Using the records that follow, copy every line containing the word "listed".

___ Supplied entries ___

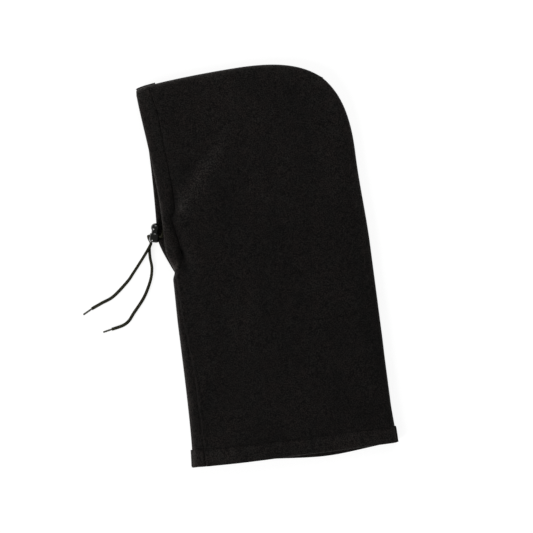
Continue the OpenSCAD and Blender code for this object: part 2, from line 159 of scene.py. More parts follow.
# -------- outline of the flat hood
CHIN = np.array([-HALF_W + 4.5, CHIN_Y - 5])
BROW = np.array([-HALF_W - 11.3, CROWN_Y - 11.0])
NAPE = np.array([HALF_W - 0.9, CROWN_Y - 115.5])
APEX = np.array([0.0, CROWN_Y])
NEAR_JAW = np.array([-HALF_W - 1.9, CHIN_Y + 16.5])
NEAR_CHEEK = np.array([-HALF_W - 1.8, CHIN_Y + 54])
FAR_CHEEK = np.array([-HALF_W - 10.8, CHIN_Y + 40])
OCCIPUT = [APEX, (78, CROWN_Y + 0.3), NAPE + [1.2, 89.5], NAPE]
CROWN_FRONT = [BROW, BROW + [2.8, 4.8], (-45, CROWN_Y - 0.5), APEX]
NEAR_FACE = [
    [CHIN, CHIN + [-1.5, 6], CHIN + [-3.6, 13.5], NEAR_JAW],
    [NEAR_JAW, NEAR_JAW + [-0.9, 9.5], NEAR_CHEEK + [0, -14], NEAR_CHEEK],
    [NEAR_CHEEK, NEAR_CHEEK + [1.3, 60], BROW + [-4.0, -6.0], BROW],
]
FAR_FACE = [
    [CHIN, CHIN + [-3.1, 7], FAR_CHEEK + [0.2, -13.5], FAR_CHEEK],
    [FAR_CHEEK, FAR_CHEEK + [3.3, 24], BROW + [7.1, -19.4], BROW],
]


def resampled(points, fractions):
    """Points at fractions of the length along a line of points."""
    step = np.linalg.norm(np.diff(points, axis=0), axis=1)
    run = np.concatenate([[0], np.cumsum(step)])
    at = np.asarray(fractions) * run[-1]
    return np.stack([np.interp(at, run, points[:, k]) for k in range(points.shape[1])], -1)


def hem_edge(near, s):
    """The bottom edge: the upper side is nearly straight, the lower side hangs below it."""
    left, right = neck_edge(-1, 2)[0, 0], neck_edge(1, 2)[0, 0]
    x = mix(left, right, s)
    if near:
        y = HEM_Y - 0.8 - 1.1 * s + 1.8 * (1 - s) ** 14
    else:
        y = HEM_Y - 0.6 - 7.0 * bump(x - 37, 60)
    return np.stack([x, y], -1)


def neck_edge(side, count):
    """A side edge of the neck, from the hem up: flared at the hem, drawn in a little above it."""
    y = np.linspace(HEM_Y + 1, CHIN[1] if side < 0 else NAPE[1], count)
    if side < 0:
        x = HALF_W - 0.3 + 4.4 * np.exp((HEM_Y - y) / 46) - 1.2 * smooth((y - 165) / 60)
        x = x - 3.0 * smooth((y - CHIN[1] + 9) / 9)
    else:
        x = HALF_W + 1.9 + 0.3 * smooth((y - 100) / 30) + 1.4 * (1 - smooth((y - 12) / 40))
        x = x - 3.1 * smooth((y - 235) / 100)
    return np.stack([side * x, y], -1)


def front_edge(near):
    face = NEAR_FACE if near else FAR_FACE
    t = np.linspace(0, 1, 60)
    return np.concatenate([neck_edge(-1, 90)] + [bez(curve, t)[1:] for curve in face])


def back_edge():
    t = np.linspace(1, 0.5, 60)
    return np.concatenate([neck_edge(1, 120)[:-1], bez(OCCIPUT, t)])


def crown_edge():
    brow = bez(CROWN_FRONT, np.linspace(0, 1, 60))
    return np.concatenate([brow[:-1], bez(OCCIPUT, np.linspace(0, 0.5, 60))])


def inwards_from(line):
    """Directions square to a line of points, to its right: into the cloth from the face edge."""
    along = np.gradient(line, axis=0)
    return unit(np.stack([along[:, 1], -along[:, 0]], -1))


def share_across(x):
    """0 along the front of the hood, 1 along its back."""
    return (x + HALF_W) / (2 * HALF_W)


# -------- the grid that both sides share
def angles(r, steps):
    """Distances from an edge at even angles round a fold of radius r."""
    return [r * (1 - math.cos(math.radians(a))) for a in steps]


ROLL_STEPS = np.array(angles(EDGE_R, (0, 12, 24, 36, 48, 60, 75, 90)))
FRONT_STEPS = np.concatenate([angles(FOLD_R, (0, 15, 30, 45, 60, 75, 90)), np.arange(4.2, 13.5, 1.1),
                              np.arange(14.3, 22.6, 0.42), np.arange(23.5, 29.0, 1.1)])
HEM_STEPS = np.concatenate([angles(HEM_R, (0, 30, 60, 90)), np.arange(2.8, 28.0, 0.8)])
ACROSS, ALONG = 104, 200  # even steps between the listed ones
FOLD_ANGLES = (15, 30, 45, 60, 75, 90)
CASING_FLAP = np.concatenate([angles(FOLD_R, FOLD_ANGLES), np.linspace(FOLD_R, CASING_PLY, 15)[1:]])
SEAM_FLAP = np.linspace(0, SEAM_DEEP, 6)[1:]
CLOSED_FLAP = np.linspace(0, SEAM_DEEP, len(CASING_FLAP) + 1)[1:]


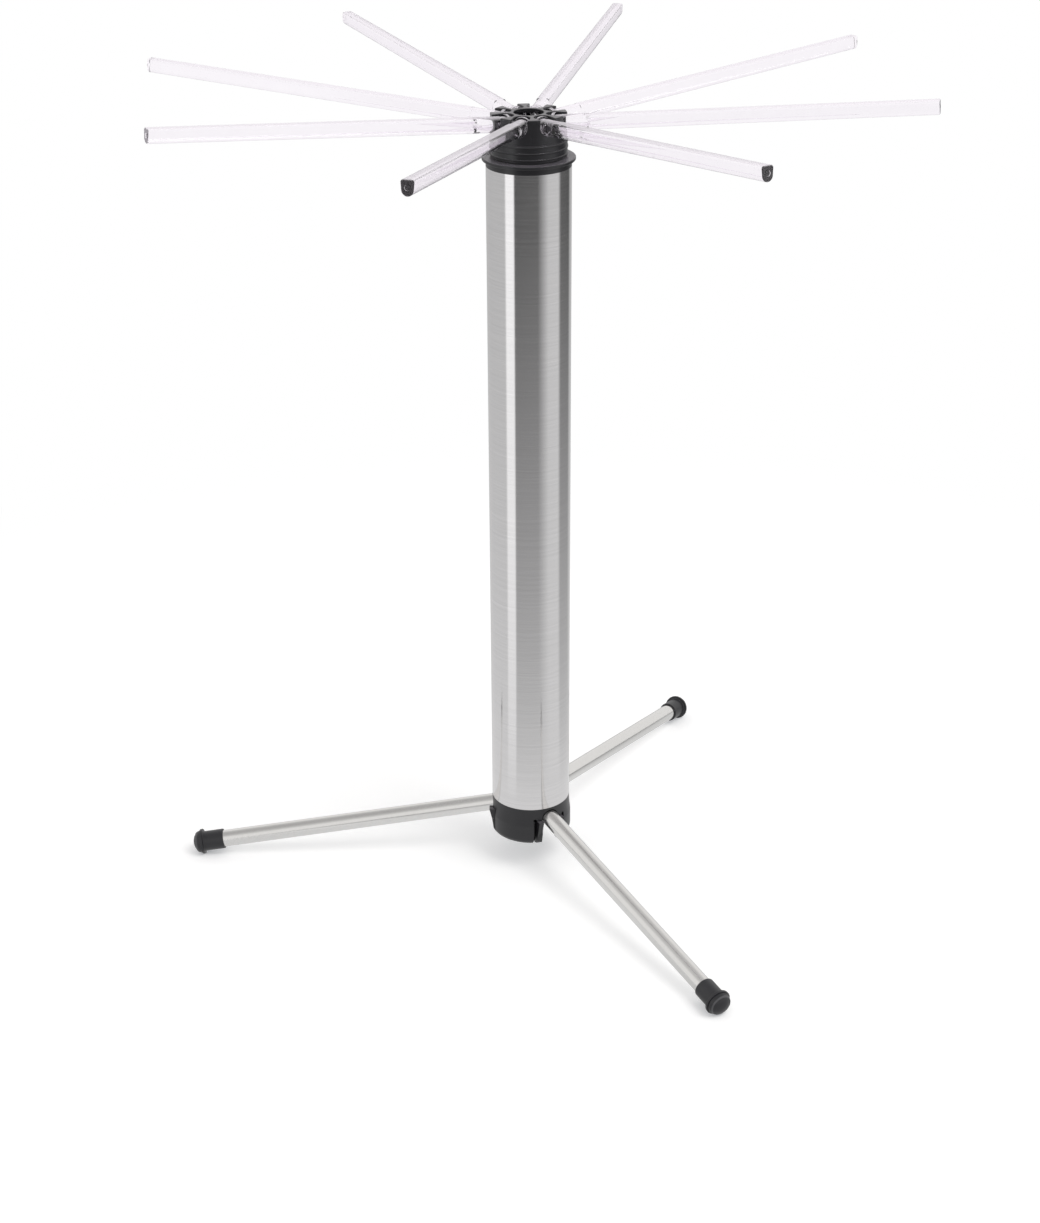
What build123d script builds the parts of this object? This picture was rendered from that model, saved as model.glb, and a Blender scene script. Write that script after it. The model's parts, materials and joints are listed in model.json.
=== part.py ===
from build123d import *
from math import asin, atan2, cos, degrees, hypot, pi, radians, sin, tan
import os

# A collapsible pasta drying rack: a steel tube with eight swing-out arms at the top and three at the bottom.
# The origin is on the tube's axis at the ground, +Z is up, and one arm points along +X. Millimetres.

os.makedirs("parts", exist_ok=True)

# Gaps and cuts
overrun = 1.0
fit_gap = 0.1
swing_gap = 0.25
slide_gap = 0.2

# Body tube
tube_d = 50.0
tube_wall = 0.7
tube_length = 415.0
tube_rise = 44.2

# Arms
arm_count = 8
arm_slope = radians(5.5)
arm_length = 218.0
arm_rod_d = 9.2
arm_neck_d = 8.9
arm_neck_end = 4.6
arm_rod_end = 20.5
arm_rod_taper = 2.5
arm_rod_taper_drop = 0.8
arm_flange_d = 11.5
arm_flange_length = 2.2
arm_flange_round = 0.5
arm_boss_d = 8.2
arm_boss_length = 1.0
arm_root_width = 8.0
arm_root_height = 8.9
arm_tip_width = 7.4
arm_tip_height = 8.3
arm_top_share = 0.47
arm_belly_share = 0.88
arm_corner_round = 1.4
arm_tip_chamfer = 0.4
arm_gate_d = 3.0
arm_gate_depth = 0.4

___

Exercise result:
ACROSS, ALONG = 104, 200  # even steps between the listed ones
What build123d script builds the parts of this object? This picture was rendered from that model, saved as model.glb, and a Blender scene script. Write that script after it. The model's parts, materials and joints are listed in model.json.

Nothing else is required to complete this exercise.